* **EXERCISE**
Work out how many lines in the data hold the word "starts", and reply with that number only.

____________________

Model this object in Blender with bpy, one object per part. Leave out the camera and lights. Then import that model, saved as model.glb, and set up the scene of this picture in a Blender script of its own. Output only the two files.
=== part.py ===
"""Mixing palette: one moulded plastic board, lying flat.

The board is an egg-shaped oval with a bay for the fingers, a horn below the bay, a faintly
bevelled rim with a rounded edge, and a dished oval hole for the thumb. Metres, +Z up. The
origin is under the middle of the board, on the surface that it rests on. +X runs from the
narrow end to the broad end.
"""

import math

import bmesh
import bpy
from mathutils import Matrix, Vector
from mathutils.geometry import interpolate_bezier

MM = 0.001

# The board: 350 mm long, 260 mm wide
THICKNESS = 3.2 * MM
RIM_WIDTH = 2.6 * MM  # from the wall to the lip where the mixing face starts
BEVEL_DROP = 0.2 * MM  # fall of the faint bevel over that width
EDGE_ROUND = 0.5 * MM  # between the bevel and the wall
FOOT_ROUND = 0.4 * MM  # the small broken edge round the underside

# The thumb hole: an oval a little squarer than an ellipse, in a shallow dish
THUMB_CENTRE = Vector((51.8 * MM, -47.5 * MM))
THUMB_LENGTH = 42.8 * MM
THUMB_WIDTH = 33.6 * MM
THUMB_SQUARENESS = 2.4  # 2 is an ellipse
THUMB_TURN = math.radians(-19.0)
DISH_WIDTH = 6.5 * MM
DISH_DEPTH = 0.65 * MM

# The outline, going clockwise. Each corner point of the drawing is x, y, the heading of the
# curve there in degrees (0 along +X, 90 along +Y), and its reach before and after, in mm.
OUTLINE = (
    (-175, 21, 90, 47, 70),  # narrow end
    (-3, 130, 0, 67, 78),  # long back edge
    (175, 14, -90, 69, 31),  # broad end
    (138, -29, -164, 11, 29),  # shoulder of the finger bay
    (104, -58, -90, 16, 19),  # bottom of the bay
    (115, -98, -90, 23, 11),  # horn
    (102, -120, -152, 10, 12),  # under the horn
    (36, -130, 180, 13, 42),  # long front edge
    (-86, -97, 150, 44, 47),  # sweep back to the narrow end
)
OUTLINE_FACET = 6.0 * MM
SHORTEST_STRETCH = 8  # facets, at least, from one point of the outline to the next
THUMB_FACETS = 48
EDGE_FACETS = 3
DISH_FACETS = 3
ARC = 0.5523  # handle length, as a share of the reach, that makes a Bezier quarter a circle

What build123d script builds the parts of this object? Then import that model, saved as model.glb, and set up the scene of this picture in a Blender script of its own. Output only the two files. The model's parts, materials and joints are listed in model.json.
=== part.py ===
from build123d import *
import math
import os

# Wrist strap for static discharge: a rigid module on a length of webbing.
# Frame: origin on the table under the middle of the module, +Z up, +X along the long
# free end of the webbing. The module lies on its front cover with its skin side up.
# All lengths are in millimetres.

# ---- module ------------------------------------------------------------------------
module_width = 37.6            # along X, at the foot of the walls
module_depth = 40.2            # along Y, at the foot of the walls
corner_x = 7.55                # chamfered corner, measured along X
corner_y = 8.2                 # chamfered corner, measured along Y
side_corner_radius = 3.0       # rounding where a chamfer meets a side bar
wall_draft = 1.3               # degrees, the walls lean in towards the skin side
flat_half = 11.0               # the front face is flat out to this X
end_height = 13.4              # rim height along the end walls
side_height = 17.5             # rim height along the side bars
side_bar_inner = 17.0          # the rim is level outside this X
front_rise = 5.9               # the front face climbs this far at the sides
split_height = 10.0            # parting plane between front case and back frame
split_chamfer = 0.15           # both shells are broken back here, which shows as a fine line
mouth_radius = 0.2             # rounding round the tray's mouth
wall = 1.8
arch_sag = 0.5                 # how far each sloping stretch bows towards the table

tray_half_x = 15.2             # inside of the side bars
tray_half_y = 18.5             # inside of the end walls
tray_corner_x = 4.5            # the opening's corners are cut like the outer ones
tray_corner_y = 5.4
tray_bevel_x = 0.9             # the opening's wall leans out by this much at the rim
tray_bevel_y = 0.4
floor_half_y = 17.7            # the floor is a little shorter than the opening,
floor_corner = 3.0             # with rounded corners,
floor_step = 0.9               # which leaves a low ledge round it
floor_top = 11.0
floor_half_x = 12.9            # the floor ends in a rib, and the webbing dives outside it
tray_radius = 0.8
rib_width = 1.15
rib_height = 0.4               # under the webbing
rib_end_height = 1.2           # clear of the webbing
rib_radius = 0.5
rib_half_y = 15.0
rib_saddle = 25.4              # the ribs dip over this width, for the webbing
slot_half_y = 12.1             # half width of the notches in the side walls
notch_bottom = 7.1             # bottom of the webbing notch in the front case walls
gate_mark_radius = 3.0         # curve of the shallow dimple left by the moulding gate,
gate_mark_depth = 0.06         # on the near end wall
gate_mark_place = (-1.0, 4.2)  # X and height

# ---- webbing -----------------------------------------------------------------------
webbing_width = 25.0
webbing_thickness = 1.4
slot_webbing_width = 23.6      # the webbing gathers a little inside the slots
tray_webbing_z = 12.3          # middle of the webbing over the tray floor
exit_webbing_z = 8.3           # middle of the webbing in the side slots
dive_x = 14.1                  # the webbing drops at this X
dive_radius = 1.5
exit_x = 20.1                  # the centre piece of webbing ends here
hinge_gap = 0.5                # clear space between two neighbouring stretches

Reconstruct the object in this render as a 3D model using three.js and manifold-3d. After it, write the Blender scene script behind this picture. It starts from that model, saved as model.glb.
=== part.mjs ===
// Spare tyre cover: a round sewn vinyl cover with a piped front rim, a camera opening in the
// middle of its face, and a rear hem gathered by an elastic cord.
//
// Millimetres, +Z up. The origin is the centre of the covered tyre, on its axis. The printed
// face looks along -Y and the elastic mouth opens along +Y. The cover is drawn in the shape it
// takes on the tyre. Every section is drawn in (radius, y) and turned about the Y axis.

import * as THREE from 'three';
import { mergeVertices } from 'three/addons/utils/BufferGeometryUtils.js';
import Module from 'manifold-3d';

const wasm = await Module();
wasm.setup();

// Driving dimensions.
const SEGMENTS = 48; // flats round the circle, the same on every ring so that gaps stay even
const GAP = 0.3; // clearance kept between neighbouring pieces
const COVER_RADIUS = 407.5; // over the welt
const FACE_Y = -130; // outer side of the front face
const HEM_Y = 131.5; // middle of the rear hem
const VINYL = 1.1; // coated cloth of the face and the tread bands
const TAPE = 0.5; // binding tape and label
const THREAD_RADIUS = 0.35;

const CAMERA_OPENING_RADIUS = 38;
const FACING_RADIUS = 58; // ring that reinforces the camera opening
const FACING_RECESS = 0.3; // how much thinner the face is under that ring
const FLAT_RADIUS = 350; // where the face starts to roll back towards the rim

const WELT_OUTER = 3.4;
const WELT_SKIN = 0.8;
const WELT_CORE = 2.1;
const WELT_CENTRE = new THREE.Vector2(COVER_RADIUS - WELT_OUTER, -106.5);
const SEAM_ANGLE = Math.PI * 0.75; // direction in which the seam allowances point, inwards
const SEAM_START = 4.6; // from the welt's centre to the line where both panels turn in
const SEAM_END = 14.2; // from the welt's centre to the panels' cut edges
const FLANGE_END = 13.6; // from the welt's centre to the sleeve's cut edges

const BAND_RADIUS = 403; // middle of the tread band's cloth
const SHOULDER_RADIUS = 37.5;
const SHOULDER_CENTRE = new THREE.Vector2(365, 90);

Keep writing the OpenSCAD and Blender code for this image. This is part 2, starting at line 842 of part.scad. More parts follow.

____________________

* **RESPONSE**
3